The output improved dramatically: correct language, correct characters, signatures identified with Portuguese names. The foreign language documents were the hardest in the exercise, and that before/after showed more clearly than anything else in the session what the difference between an underspecified and a well-contextualized prompt actually produces.

The garbage metaphor from the morning came full circle. The LLM has access only to what you provide. A transcription request without language, document type, era, and handling instructions is as ambiguous as "take out the garbage" without knowing where the cans are.

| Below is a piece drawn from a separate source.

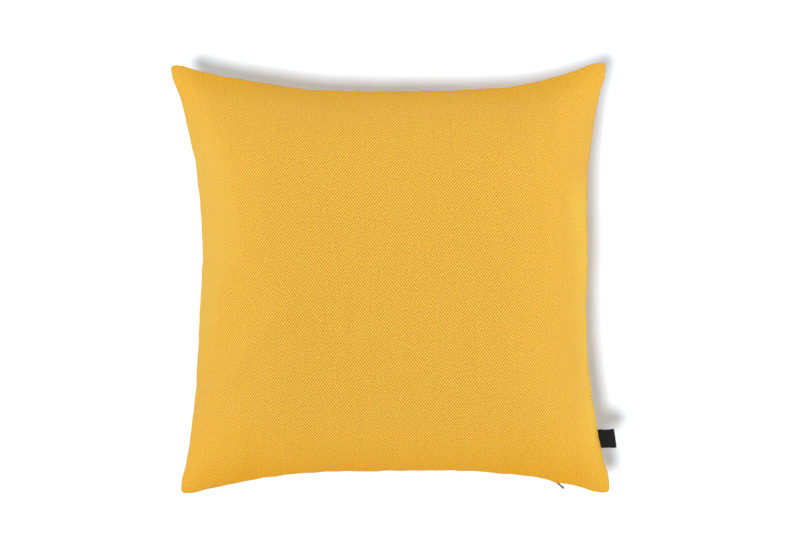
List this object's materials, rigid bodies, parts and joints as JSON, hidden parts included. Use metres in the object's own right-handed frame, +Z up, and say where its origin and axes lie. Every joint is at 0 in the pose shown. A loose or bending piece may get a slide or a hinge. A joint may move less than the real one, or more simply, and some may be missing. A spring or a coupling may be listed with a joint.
{
  "type": "square cushion",
  "caption": "Square filled cushion in thick plain-woven cloth, with a folded label in one seam and a zip in another.",
  "frame": {"origin": "middle of the flat spot on the back panel, where the cushion lies on a surface", "axes": "+Z up, from the back panel to the crown of the front panel; +X towards the seam that holds the label; +Y away from the seam that holds the zip"},
  "size_m": [0.4959, 0.4791, 0.147],
  "materials": {
    "cover_cloth": "matt thick plain weave in two close shades of golden yellow, light crossing threads over darker ones",
    "label_tape": "black woven satin tape, bare of lettering",
    "zip_metal": "darkened old-gold plating with worn bright edges"
  },
  "bodies": {
    "root": {"cushion": "cover_cloth", "label": "label_tape", "zip_slider": "zip_metal", "zip_pull": "zip_metal"}
  },
  "joints": []
}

Pyles's summary: "You are just like the LLM." When you are tired from going down a hallucination rabbit hole, your prompts degrade in quality the same way LLM outputs do. The fix for both is to clear context, take a break, and restart with a complete setup rather than trying to correct from inside a broken session.

What I Took From It

Going in, I expected to file most of this away for later. The team I work with was using AI to co-author code and tests, but testing an AI system directly was not on the near-term roadmap. Two weeks later, that changed without warning.

The concept that transferred most directly was evals as regression suites. The framing cut through the jargon immediately. Knowing what an eval is structurally meant the new ask had a recognizable shape even though the tooling was unfamiliar.

The other thing that stayed with me came from the Comparinator redesign: the same prompt produced notably different UIs on different attendees' machines. Pyles framed it as context contamination from prior LLM sessions. For anyone building shared prompt libraries or trying to replicate AI-generated outputs across a team, that is not a minor nuance. The spec document is the more portable artifact, and the more durable one.

The third thing came from the opening. Pyles built that card-draw app the morning before the session because "wouldn't it be cool if" now has a cheap enough answer to be worth asking. Before AI, the thought would have stayed a thought.

That pattern shows up in my own work daily. Ideas that previously had no realistic path from concept to working prototype — small tools, automations, experiments worth trying but not worth a full development sprint — now have one. The 20% is still real: the directing, the refining, deciding what's actually worth building. But the gap between "wouldn't it be cool if" and a working version has closed enough that asking the question has become a habit worth keeping.

The session was four hours and four working tools. All of them ran. Most of what it covered showed up in practical use faster than I expected.